Like the ‘Taste Seller’ and the ‘Merchant of Four Seasons’, now I am repeating them…‘Merchant of Four Seasons’ I thought was a good painting when I first did it, now I see it could have been much better, so I am doing it again

R.B- there is a certain kind of class representation one sees in your works, a lot of it is about the life and moments of the lower middle class, is there a ideological consciousness about this.

K.P.R-I have always painted people like this…right from my student days. Initially I was not conscious about it, but I heard it from many people. Then later I saw it and recognized it. I have always painted thing that are close to me and around me.

R.B- You mean thing that you can relate to…

K.P.R- No, it is not about relating to things, it is painting the things that you know and are sure about.
The salt seller that you see in that painting, the idea came when I was staying in Nizampura, one guy will come with the salt like this, the thing about him is that there is no money involved in the transaction. These people used to carry a weighing scale, and they will measure salt with the things the consumer is giving. If you want salt then you give him things like plastic bartans, he measures salt using the things you give as weight.
Then it struck me that that he is a taste seller…namak is taste, and then with that there is an entire history of salt and the barter system…especially in India. …and is through all this the painting came.
I don’t know how much of all this, the painting is communicating, but I am trying.

R.B- One final question, it has become a near mandatory final question to a painter featured in mattersofart as the ‘artist of the month’. Is mediatic realism dead?

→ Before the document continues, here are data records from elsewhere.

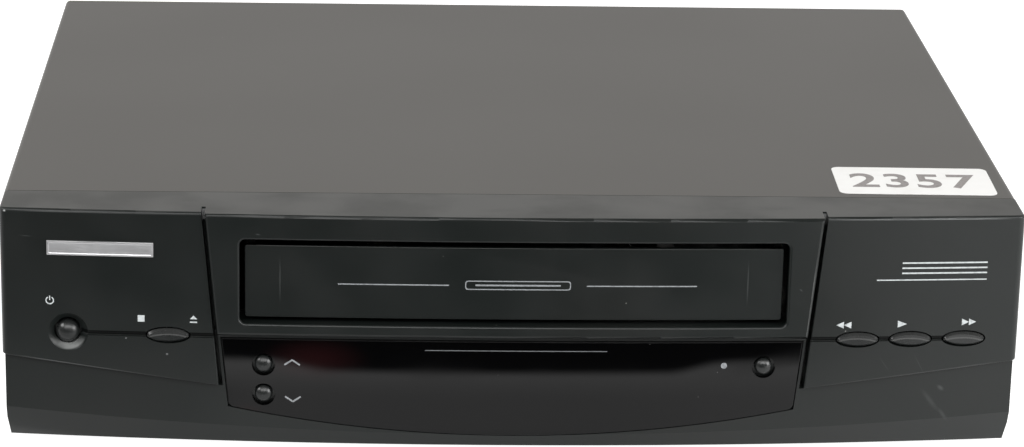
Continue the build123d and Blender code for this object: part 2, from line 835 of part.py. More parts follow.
def reel_table(side):
    """A reel table: toothed rim, hub and a three-finned spindle."""
    x = side * reel_x
    low = deck_top + 0.4
    table = toothed_disc(x, reel_y, low, low + 3.0, reel_reach, 32)
    table += rod_z(x, reel_y, low, low + 4.4, 12.0)
    table += rod_z(x, reel_y, low, 40.0, 4.2)
    for n in range(3):
        fin = Pos(4.4, 0, (low + 37) / 2) * Box(3.0, 1.6, 37 - low)
        table += Pos(x, reel_y, 0) * Rot(0, 0, n * 120 + 30) * fin
    return table - rod_z(x, reel_y, 0, 33.4, 2.0 + running_gap)


def clutch_pulley():
    """Belt pulley under the deck, with its shaft and the small gear above the deck."""
    pulley = rod_z(0, clutch_y, 9.0, 13.4, clutch_wheel) + rod_z(0, clutch_y, 9.0, 27.4, 2.0)
    return pulley + toothed_disc(0, clutch_y, deck_top + 0.4, deck_top + 3.0, clutch_gear, 16)


def idler_centre():
    return clutch_y - clutch_gear - idler_gear_radius - tooth_gap


def idler_arm():
    """Arm that swings about the clutch shaft and presses the idler gear to one reel or the other."""
    length = clutch_y - idler_centre()
    bar = SlotCenterToCenter(length, 7.0)
    middle = Pos(0, clutch_y - length / 2, deck_top + 3.8) * Rot(0, 0, 90)
    arm = extrude(middle * bar, amount=1.2)
    arm -= rod_z(0, clutch_y, 20, 30, 2.0 + running_gap)
    return arm + rod_z(0, idler_centre(), deck_top + 0.6, deck_top + 4.0, 1.5)


def idler_gear():
    low = deck_top + 0.5
    gear = toothed_disc(0, idler_centre(), low, low + 2.4, idler_gear_radius, 30)
    return gear - rod_z(0, idler_centre(), 20, 30, 1.5 + running_gap)


def capstan_bearing():
    """Bearing tube pressed into the deck."""
    tube = rod_z(capstan_x, capstan_y, deck_low - 1, deck_top + 6, 4.0)
    return tube - rod_z(capstan_x, capstan_y, 15, 40, capstan_radius + running_gap)


def capstan_flywheel():
    """Capstan shaft with its flywheel and belt pulley under the deck."""
    wheel = rod_z(capstan_x, capstan_y, 13.4, 18.4, 24.0)
    wheel -= rod_z(capstan_x, capstan_y, 12, 16.4, 20.0)
    wheel += rod_z(capstan_x, capstan_y, 9.0, 17.0, capstan_wheel)
    return wheel + rod_z(capstan_x, capstan_y, 9.0, tape_high + 1, capstan_radius)


def pinch_arm():
    """Arm that swings the pinch roller against the capstan."""
    (px, py), (rx, ry) = pinch_pivot, pinch_park
    length = math.hypot(px - rx, py - ry)
    angle = math.degrees(math.atan2(py - ry, px - rx))
    middle = Pos((px + rx) / 2, (py + ry) / 2, tape_high + 2) * Rot(0, 0, angle)
    arm = extrude(middle * SlotCenterToCenter(length, 9), amount=2.0)
    arm += rod_z(px, py, deck_top + 4, tape_high + 3, 4.0)
    arm -= rod_z(px, py, 20, 60, 2.0 + running_gap)
    return arm + rod_z(rx, ry, tape_low - 1, tape_high + 3, 1.5)


def pinch_roller():
    x, y = pinch_park
    roller = rod_z(x, y, tape_low, tape_high, 5.5)
    return roller - rod_z(x, y, 30, 60, 1.5 + running_gap)


def erase_head():
    head = block(-64, -52, 200, 210, tape_low - 2, tape_high)
    head = fillet(head.edges().filter_by(Axis.Z), 2.0)
    return head + rod_z(-58, 205, deck_top, tape_low - 1, 2.5)


def audio_head():
    """Audio and control head on its tilting plate and post."""
    head = block(51, 61, 211, 219, tape_low - 1, tape_high)
    head = fillet(head.edges().filter_by(Axis.Z), 1.5)
    plate = block(49, 63, 210, 220, tape_low - 3, tape_low - 1)
    return head + plate + rod_z(56, 215, deck_top, tape_low - 2, 2.5)


def carriage_side(side):
    """Fixed side plate with the long slot that the slider's pins run in."""
    outside = side_x + carriage_sheet
    plate = block(side_x, outside, 44, 196, deck_top, 84)
    plate = chamfer(plate.edges().filter_by(Axis.X).group_by(Axis.Y)[0], 8)
    plate += block(side_x - 8, outside, 90, 192, deck_top, deck_top + 1)
    low, high = slider_pins
    slot_half = pin_radius + 0.2
    slot_rear = high + load_travel + pin_radius + 0.4
    plate -= block(
        side_x - 1, outside + 1, low - pin_radius - 0.4, slot_rear,
        slider_pin_z - slot_half, slider_pin_z + slot_half,
    )
    plate -= block(side_x - 1, outside + 1, 60, 108, 32, 60)
    if side > 0:
        # pivot of the drive arm
        return plate + rod_x(side_x, sector_x + 1.8, drive_y, drive_z, 2.5)
    return mirror(plate, Plane.YZ)


def pinion_y():
    return drive_y + sector_radius + pinion_radius + tooth_gap


def loading_motor():
    """Geared motor on the outer face of the right side plate: gear case, can and output stub."""
    y = pinion_y()
    outside = side_x + carriage_sheet
    case = block(outside, outside + 4.9, y - 6.5, y + 10, drive_z - 10, drive_z + 11)
    case = fillet(case.edges().filter_by(Axis.X), 3.0)
    flange = block(outside, sector_x + 7, y + 8.5, y + 10, drive_z - 8, drive_z + 8)
    can = rod_y(sector_x, y + 9.5, y + 33, drive_z, 7.0)
    can = fillet(can.edges().group_by(Axis.Y)[-1], 1.5)
    return case + flange + can + rod_x(outside + 4, sector_x + 3, y, drive_z, 1.5)


def loading_pinion():
    """Pinion on the geared motor's stub, beside the toothed sector."""
    y = pinion_y()
    gear = rod_x(sector_x - 1.5, sector_x + 1.5, y, drive_z, pinion_radius - 1.4)
    for n in range(9):
        tooth = Pos(sector_x, pinion_radius - 1.0, 0) * Box(3.0, 2.0, 1.3)
        gear += Pos(0, y, drive_z) * Rot(n * 40, 0, 0) * tooth
    return gear - rod_x(sector_x - 3, sector_x + 4, y, drive_z, 1.5 + running_gap)


def carriage_drive_arm():
    """Slotted lever that draws the slider in, with the toothed sector that the pinion turns."""
    inner = side_x + carriage_sheet + 0.6
    reach = math.hypot(load_travel / 2, slider_pin_z - drive_z)
    lean = math.degrees(math.atan2(load_travel / 2, slider_pin_z - drive_z))
    slot_start = slider_pin_z - drive_z - pin_radius - 1.4
    blade = block(inner, inner + 1.6, -6.5, 6.5, 0, reach + 6.4)
    blade -= block(inner - 1, inner + 3, -3.2, 3.2, slot_start, reach + pin_radius + 1.4)
    blade = fillet(blade.edges().filter_by(Axis.X).group_by(Axis.Z)[-1], 5.0)
    blade = Rot(lean, 0, 0) * blade
    hub = rod_x(inner, sector_x + 1.5, 0, 0, 5.5)
    sector = rod_x(sector_x - 1.5, sector_x + 1.5, 0, 0, sector_radius - 1.6)
    pitch = 8.0
    for n in range(13):
        tooth = Pos(sector_x, sector_radius - 1.6, 0) * Box(3.0, 3.2, 1.25)
        sector += Rot((n - 6) * pitch + lean, 0, 0) * tooth
    keep = block(sector_x - 3, sector_x + 3, 2, sector_radius + 1, -16.5, 16.5)
    sector &= Rot(lean, 0, 0) * keep
    arm = blade + hub + sector
    arm -= rod_x(inner - 1, sector_x + 3, 0, 0, 2.5 + running_gap)
    return Pos(0, drive_y, drive_z) * arm


def carriage_bridge():
    """Fixed cross strap over the rear of the two side plates."""
    outside = side_x + carriage_sheet
    strap = block(-outside, outside, 176, 190, 84, 85.2)
    return strap - block(-60, 60, 180, 186, 83, 86)


def carriage_slider():
    """Sliding frame: two cheeks with upright slots, joined by a bar over the basket."""
    outside = slide_x + carriage_sheet
    cheek = block(slide_x, outside, 54, 108, 38, 81)
    cheek = fillet(cheek.edges().filter_by(Axis.X).group_by(Axis.Z)[0], 5.0)
    slot_half = pin_radius + 0.15
    for y in basket_pins:
        low = basket_pin_z - drop_travel - pin_radius - 0.2
        high = basket_pin_z + pin_radius + 0.2
        cheek -= block(slide_x - 1, outside + 1, y - slot_half, y + slot_half, low, high)
    for y in slider_pins:
        cheek += rod_x(slide_x + 0.5, side_x + 3.8, y, slider_pin_z, pin_radius)
    bar = block(-outside, outside, 74, 88, 80, 81)
    return both_sides(cheek) + bar


def cassette_basket():
    """Sheet-steel holder that carries the cassette: floor, side walls, top rails and pins."""
    rear = basket_front + basket_depth
    inner = basket_inner
    outside = inner + 0.8
    floor = block(-outside, outside, basket_front, rear, basket_low, basket_low + 0.8)
    for side in (-1, 1):
        x = side * reel_x
        floor -= block(x - 18, x + 18, basket_front + 26, rear + 1, basket_low - 1, basket_low + 2)
    floor -= block(-78, 78, rear - 14, rear + 1, basket_low - 1, basket_low + 2)
    sides = block(inner, outside, basket_front, rear, basket_low, basket_high)
    sides += block(inner - 12, outside, basket_front, rear, basket_high - 0.8, basket_high)
    for y in basket_pins:
        sides += rod_x(inner + 0.4, slide_x + 1.7, y, basket_pin_z, pin_radius)
    tie = block(-inner, inner, basket_front + 44, basket_front + 54, basket_high - 0.8, basket_high)
    return floor + both_sides(sides) + tie


def drive_belt():
    """Flat belt from the capstan's pulley to the clutch."""
    outer = belt_ring(tooth_gap + 1.0, belt_low, belt_high)
    return outer - belt_ring(tooth_gap, belt_low - 1, belt_high + 1)


def belt_ring(grow, z0, z1):
    """The outline round both pulleys, grown outwards."""
    big = clutch_wheel + grow
    small = capstan_wheel + grow
    dx = capstan_x
    dy = capstan_y - clutch_y
    gap = math.hypot(dx, dy)
    turn = math.atan2(dy, dx)
    lean = math.acos((big - small) / gap)
    corners = []
    for cx, cy, r in ((0, clutch_y, big), (capstan_x, capstan_y, small)):
        for side in (1, -1):
            a = turn + side * lean
            corners.append((cx + r * math.cos(a), cy + r * math.sin(a), z0))
    first, second, third, fourth = corners
    quad = make_face(Polyline(first, second, fourth, third, close=True))
    ring = extrude(quad, amount=z1 - z0, dir=(0, 0, 1))
    ring += rod_z(0, clutch_y, z0, z1, big)
    return ring + rod_z(capstan_x, capstan_y, z0, z1, small)


def finish(name, shape):
    """Moves a piece to the shared origin and writes it."""
    solids = shape if isinstance(shape, list) else [shape]
    moved = [Pos(0, -overall_depth / 2, 0) * s for s in solids]
    pieces = [solid for s in moved for solid in s.solids()]
    kept = pieces[0] if len(pieces) == 1 else Compound(children=pieces)
    export_step(kept, f"parts/{name}.step")
    return len(pieces)


def all_pieces():
    """Every node of the recorder by name."""
    pieces = {
        "front_bezel": front_bezel(),
        "cassette_flap": cassette_flap(),
        "flap_spring": flap_spring(),
        "display_window": display_window(),
        "standby_button": standby_button(),
        "top_cover": top_cover(),
        "cover_screws": cover_screws(),
        "chassis_base": chassis_base(),
        "inner_screws": inner_screws(),
        "rear_panel": rear_panel(),
        "scart_socket_upper": scart_socket(scart_heights[1]),
        "scart_socket_lower": scart_socket(scart_heights[0]),
        "aerial_module": aerial_module(),
        "mains_inlet": mains_inlet(),
        "front_circuit_board": front_circuit_board(),
        "tact_switches": tact_switches(),
        "display_module": display_module(),
        "main_circuit_board": main_circuit_board(),
        "power_circuit_board": power_circuit_board(),
        "board_posts": board_posts(),
        "circuit_parts": circuit_parts(),
        "power_transformer": power_transformer(),
        "transformer_winding": transformer_winding(),
        "heat_sink": heat_sink(),
        "deck_plate": deck_plate(),
        "drum_base": drum_base(),
        "drum_rotor": drum_rotor(),
        "supply_reel": reel_table(-1),
        "take_up_reel": reel_table(1),
        "supply_guide": guide_carrier(-1),
        "take_up_guide": guide_carrier(1),
        "capstan_bearing": capstan_bearing(),
        "capstan_flywheel": capstan_flywheel(),
        "pinch_arm": pinch_arm(),
        "pinch_roller": pinch_roller(),
        "erase_head": erase_head(),
        "audio_head": audio_head(),
        "loading_motor": loading_motor(),
        "loading_pinion": loading_pinion(),
        "carriage_drive_arm": carriage_drive_arm(),
        "carriage_side_left": carriage_side(-1),
        "carriage_side_right": carriage_side(1),
        "carriage_bridge": carriage_bridge(),
        "carriage_slider": carriage_slider(),
        "cassette_basket": cassette_basket(),
        "drive_belt": drive_belt(),
        "clutch_pulley": clutch_pulley(),
        "idler_arm": idler_arm(),
        "idler_gear": idler_gear(),
    }
    for name, x in key_places().items():
        pieces[name] = oval_key(x)
    for name, (x, z) in round_keys.items():
        pieces[name] = round_button(x, z)
    for name, (x, y) in foot_places().items():
        pieces[name] = foot(x, y)
    return pieces


os.makedirs("parts", exist_ok=True)
for name, shape in all_pieces().items():
    print(name, finish(name, shape))
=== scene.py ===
import bpy
import json
import math
from mathutils import Matrix, Vector


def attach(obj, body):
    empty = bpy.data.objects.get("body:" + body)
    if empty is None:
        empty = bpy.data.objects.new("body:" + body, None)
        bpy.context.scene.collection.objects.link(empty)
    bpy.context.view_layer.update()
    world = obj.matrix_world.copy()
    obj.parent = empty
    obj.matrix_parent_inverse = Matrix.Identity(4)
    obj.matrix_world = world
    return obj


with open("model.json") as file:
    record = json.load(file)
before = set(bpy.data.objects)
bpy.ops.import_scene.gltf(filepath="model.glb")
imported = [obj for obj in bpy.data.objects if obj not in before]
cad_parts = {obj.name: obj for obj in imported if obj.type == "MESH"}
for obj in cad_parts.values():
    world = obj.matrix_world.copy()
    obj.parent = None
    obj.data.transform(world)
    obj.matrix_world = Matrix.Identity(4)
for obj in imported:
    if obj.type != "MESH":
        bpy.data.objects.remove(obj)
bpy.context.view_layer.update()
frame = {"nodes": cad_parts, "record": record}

nodes = frame["nodes"]
scene = bpy.context.scene


# Node helpers, for materials and for the world

def newFinish(name, colour, roughness, metallic=0.0, **constants):
    material = bpy.data.materials.new(name)
    material.use_nodes = True
    shader = material.node_tree.nodes["Principled BSDF"]
    shader.inputs["Base Color"].default_value = (*colour, 1)
    shader.inputs["Roughness"].default_value = roughness
    shader.inputs["Metallic"].default_value = metallic
    for socket, value in constants.items():
        shader.inputs[socket.replace("_", " ")].default_value = value
    return material


def feed(material, source, socket):
    if isinstance(source, (int, float, tuple)):
        socket.default_value = source
    else:
        material.node_tree.links.new(source, socket)


def points(material, scale=(1, 1, 1), place=(0, 0, 0), turn=(0, 0, 0)):
    tree = material.node_tree
    coord = tree.nodes.new("ShaderNodeTexCoord")
    mapping = tree.nodes.new("ShaderNodeMapping")
    mapping.vector_type = "TEXTURE"
    mapping.inputs["Location"].default_value = place
    mapping.inputs["Rotation"].default_value = [math.radians(angle) for angle in turn]
    mapping.inputs["Scale"].default_value = scale
    tree.links.new(coord.outputs["Object"], mapping.inputs["Vector"])
    return mapping.outputs["Vector"]


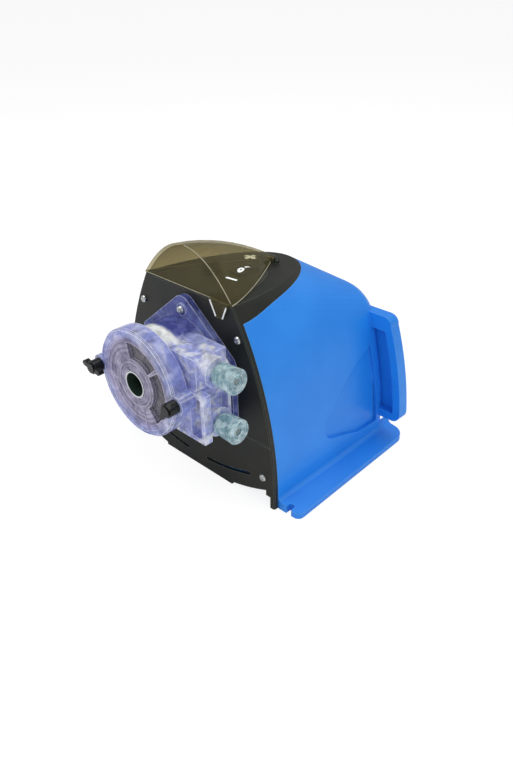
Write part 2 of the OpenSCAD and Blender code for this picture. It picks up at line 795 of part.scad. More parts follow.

K.P.R- It is not dead. No form of expression actually dies…if things happened like that painting itself would be dead centuries ago.  It is more got to what you can do with it and how you can use a language to say new things. Many artists use mediatic realism to follow a trend or to hide their skills, but then someone like T.V Santosh uses the same language to make very powerful commentaries. One should really know what to do with an image.